## Source data
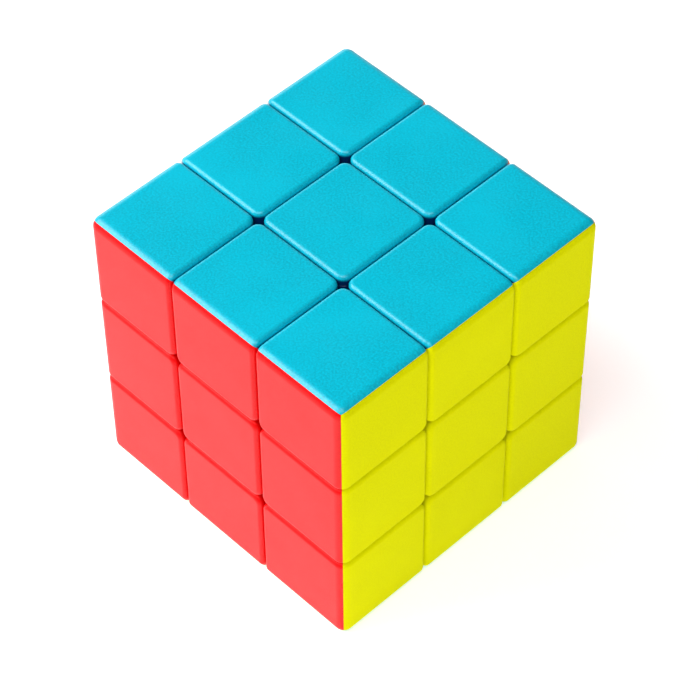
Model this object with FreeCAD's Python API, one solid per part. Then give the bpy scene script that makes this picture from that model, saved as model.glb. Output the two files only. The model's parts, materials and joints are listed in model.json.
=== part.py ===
"""Stickerless 3x3x3 twisty puzzle cube, in millimetres.

Twenty-six coloured pieces ride on a six-armed core. Each face turns about the screw of its centre.
The row frame stands the cube on its bottom face: origin at the middle of that face, +Z up,
front towards -Y and right towards +X. Every shape is modelled about the cube's centre and lifted at the end.
"""

import FreeCAD
import Part
import math
import os

from FreeCAD import Matrix, Placement, Vector

# Driving dimensions
CUBE = 56.0            # across the whole cube
GAP = 0.25             # between two neighbouring pieces
RIDGE_R = 1.75         # radius along the cube's twelve ridges
GAP_EDGE_R = 0.85      # radius of a tile's edges along the gaps
JUNCTION_R = 1.6       # radius of the upright edge where four tiles meet
WALL = 1.4             # moulded wall thickness
TRACK_R = 21.0         # sphere on which the feet run
FOOT_INNER_R = 14.6    # sphere inside the feet
FOOT_PLANE = 6.2       # the feet part from each other on these planes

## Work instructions
Word for word, restate all of the data shown above.

## Solution to this exercise
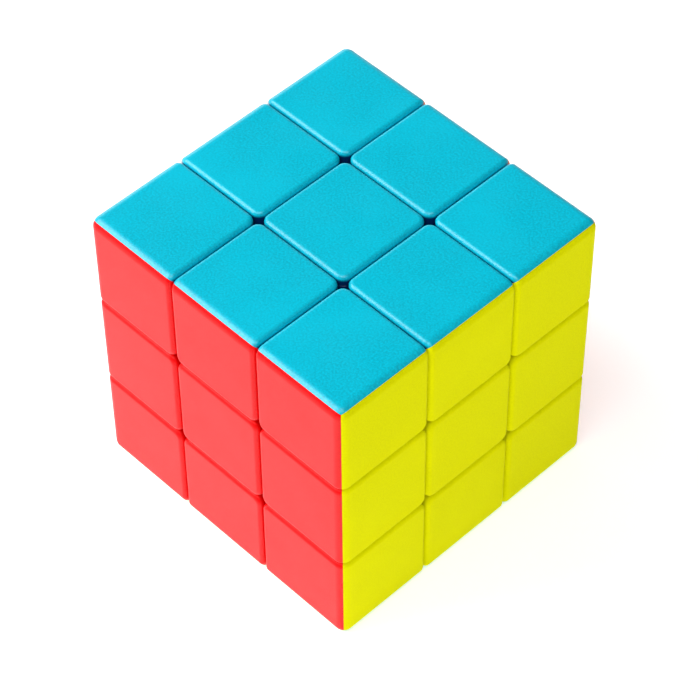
Model this object with FreeCAD's Python API, one solid per part. Then give the bpy scene script that makes this picture from that model, saved as model.glb. Output the two files only. The model's parts, materials and joints are listed in model.json.
=== part.py ===
"""Stickerless 3x3x3 twisty puzzle cube, in millimetres.

Twenty-six coloured pieces ride on a six-armed core. Each face turns about the screw of its centre.
The row frame stands the cube on its bottom face: origin at the middle of that face, +Z up,
front towards -Y and right towards +X. Every shape is modelled about the cube's centre and lifted at the end.
"""

import FreeCAD
import Part
import math
import os

from FreeCAD import Matrix, Placement, Vector

# Driving dimensions
CUBE = 56.0            # across the whole cube
GAP = 0.25             # between two neighbouring pieces
RIDGE_R = 1.75         # radius along the cube's twelve ridges
GAP_EDGE_R = 0.85      # radius of a tile's edges along the gaps
JUNCTION_R = 1.6       # radius of the upright edge where four tiles meet
WALL = 1.4             # moulded wall thickness
TRACK_R = 21.0         # sphere on which the feet run
FOOT_INNER_R = 14.6    # sphere inside the feet
FOOT_PLANE = 6.2       # the feet part from each other on these planes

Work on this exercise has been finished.